Dara Read: Tackling the justice system

Photo of a woman with medium length dark hair, wearing red lipstick, a black blazer and a yellow top. She is smiling at the camera.
At heart, Dara Read is a problem solver, interested in ensuring systems - and in turn the lives of the people impacted by those systems - are more efficient, equal and fair.

She is currently in an executive project officer role at Legal Aid NSW , an organisation she has continued to come back to in between stints at the North Australian Aboriginal Justice Agency (NAAJA), and as a policy advisor to the NSW Government.

“I see Legal Aid as a place that does a lot of justice-doing work and that coalface social impact work,” she explains.

“Helping people to solve legal problems connected to the most essential parts of their lives: their housing, liberty, livelihood, safety and family."

Over the years, Dara’s shifts between client facing roles and project-based positions , has allowed her to tackle the issues she sees in the justice system, in different ways. And at different angles.

“For example, I don't think the challenges that young people in out of home care face when they're trying to get bail are fair,” says Dara.

“So, I went to work on the bail review of the NSW Law Reform Commission to try and do something to change the bail laws, and then it was back to Legal Aid.”

Enrolling in the Graduate Certificate of Social Impact at the Centre for Social Impact UNSW in 2019 was about expanding her toolkit for addressing these issues, and she was thrilled to receive a CSI scholarship for her studies.

“Having studied law and social inquiry undergrad, going into that first core subject on social enterprise was definitely different for me,” says Dara, referring to the elements of the course that are more business focused.

“But I got a lot out of and it pushed me to think in different ways. It's really good in a rigorous academic environment to pierce your bubble, learn from other people and see things from other perspectives.”

The collaborative nature of the course was a highlight for Dara, though for her final project she took on an autonomous, self-directed project in her area of expertise - working with Just Reinvest NSW on the impact of school suspension on Aboriginal young people.

“We've got over-representation of Aboriginal kids in custody, and then you look at the rates of suspension of Aboriginal kids, and what kids and young people say about the impact of suspension on their lives, what community, what families say about that; there's a lot of opportunity to do some work that really makes a difference.”

Having completed her official project with Just Reinvest NSW last year, along with her Graduate Certificate, Dara is still in touch with the organisation and hoping to remain involved in the working group, believing this is an area where they could “really move the needle and create change.”

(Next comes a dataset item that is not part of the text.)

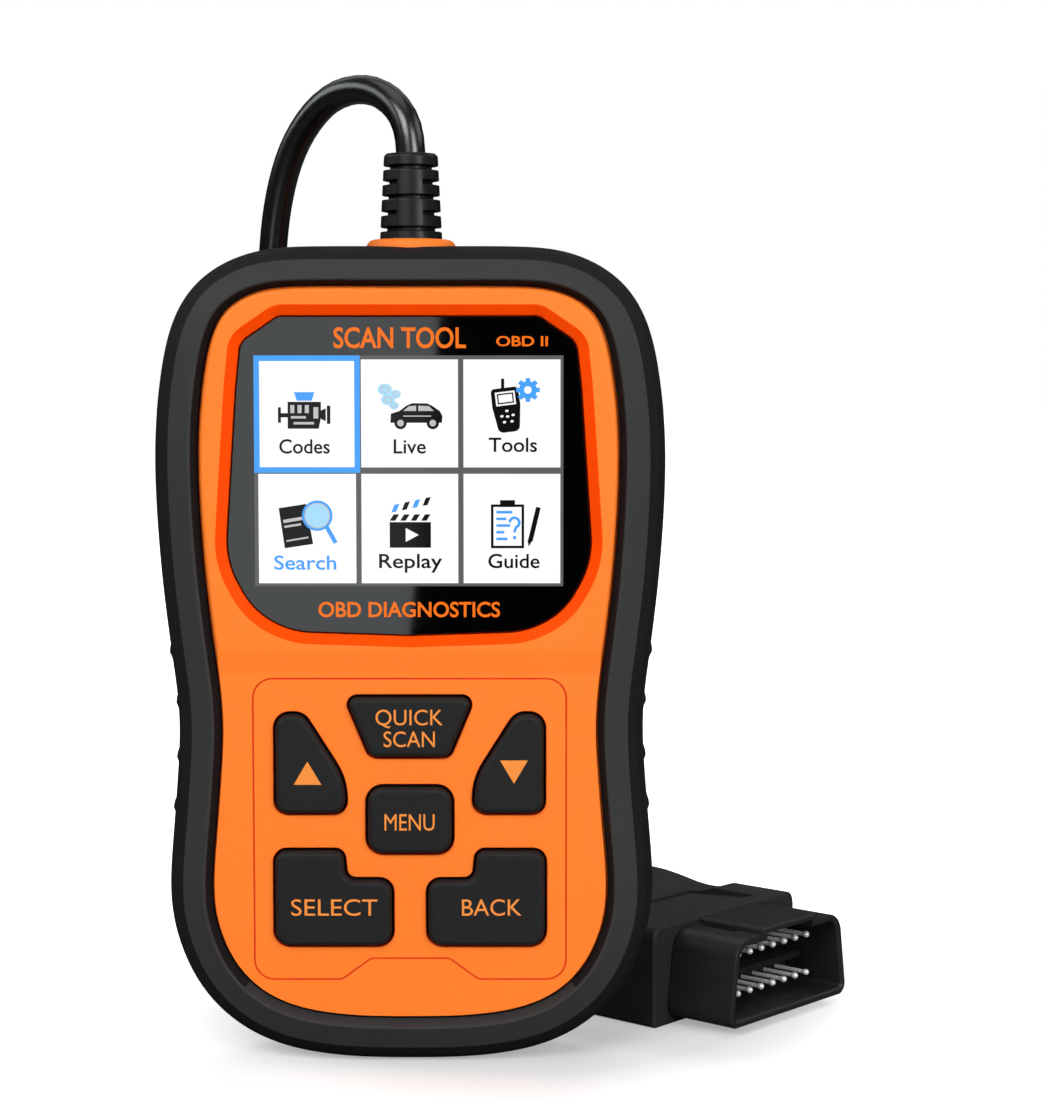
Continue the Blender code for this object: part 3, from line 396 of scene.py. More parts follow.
FINISHES = (  # key, name, colour, roughness, specular level, grain height, mottle, and what else is special
    ("orange", "orange_abs", (0.98, 0.210, 0.020), 0.50, 0.22, 0.012, 0.03, {"mottle_scale": 40.0}),
    # the shell orange made deeper and darker: painted shade on the sloped walls of the window pocket
    ("bezel", "bezel_orange", (1.0, 0.068, 0.0), 0.5, 0.03, 0.008, 0.03, {"mottle_scale": 40.0}),
    # a darker orange: painted shade on the walls of the key groove, the key openings and the screw
    # counterbores
    ("groove", "groove_orange", (0.80, 0.055, 0.006), 0.6, 0.2, 0.008, 0.05, {}),
    ("rubber", "bumper_rubber", (0.031, 0.031, 0.0315), 0.65, 0.22, 0.02, 0.10, {}),
    # a three times darker copy of the bumper rubber: painted shade for the bumper's faces that don't look to
    # the front
    ("rubber_side", "bumper_side_rubber", (0.0098, 0.0098, 0.0101), 0.70, 0.12, 0.03, 0.15, {}),
    ("key", "key_silicone", (0.0100, 0.0102, 0.0107), 0.6, 0.2, 0.01, 0.1, {}),
    ("legend", "legend_ink", (0.86, 0.27, 0.045), 0.5, 0.2, 0.004, 0.12, {"mottle_scale": 900.0}),
    ("pane", "window_gloss", (0.0005, 0.0006, 0.0006), 0.03, 0.5, 0.0, 0.1, {"rough_spread": 0.01}),
    ("ink", "window_ink", (0.86, 0.16, 0.01), 0.12, 0.12, 0.0, 0.1, {
        "mottle_scale": 600.0, "rough_spread": 0.01,
    }),
    ("pvc", "lead_pvc", (0.0022, 0.0022, 0.0025), 0.25, 0.75, 0.003, 0.12, {"rough_spread": 0.03}),
    ("relief", "relief_pvc", (0.0062, 0.0062, 0.0065), 0.36, 0.22, 0.014, 0.12, {}),
    ("plug", "plug_nylon", (0.022, 0.022, 0.0225), 0.55, 0.15, 0.02, 0.12, {"grain_scale": 3200.0}),
    ("hood", "hood_nylon", (0.0155, 0.0155, 0.016), 0.40, 0.26, 0.014, 0.1, {"grain_scale": 3000.0}),
    ("carrier", "carrier_nylon", (0.008, 0.008, 0.0085), 0.5, 0.25, 0.012, 0.1, {}),
    ("tin", "tinned_contact", (0.98, 0.98, 0.97), 0.25, 0.5, 0.0005, 0.06, {
        "metallic": 0.3, "mottle_scale": 500.0,
    }),
    ("steel", "zinc_steel", (0.60, 0.61, 0.63), 0.34, 0.5, 0.004, 0.08, {
        "metallic": 1.0, "stretch": (1, 1, 0.2),
    }),
    ("pressed", "pressed_steel", (0.58, 0.58, 0.58), 0.36, 0.5, 0.004, 0.1, {
        "metallic": 1.0, "stretch": (0.05, 1, 1),
    }),
    ("screen", "panel_glass", (0.62, 0.66, 0.70), 0.12, 0.5, 0.001, 0.05, {}),
    ("film", "amber_film", (0.50, 0.22, 0.03), 0.32, 0.5, 0.004, 0.15, {}),
    ("board", "green_laminate", (0.012, 0.12, 0.05), 0.35, 0.5, 0.02, 0.2, {"grain_scale": 900.0}),
    ("chip", "chip_resin", (0.02, 0.02, 0.021), 0.5, 0.5, 0.02, 0.15, {}),
    ("nylon", "white_nylon", (0.74, 0.71, 0.62), 0.45, 0.5, 0.01, 0.05, {}),
    ("label", "label_foil", (0.55, 0.56, 0.57), 0.35, 0.5, 0.004, 0.04, {"mottle_scale": 200.0}),
    ("print", "label_print", (0.03, 0.03, 0.032), 0.5, 0.5, 0.002, 0.2, {"mottle_scale": 900.0}),
    ("tie", "tie_rubber", (0.016, 0.016, 0.017), 0.55, 0.5, 0.012, 0.1, {}),
)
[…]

Dara’s passion for social impact and change has been a consistent presence throughout her life.

“I think that a lot of it came from my upbringing,” she says.

“My mum has done really hands-on work where she's turned up to support refugees in detention. And my dad also brought me up to be excited about being able to create change. Then, my undergrad education taught me to develop a level of critical consciousness about the world.”

Dara reflects that when she was younger, she was more concerned with ‘helping people,’ but that she now sees her work as being about ‘justice-doing’, about collective impact and a personal responsibility to address the injustice you see in the world.

“I studied collective impact in the Graduate Certificate and that was amazing because it brought a lot of things together and provided a framework that talks about cross-sector, community-led, grassroots solutions to problems.”

“I think the ‘headline’ things I learned were about systems thinking and the value of systems leadership. I have a new understanding of leadership being less about innate qualities that you might have, and more about values and capabilities that you can learn and build upon in your life.”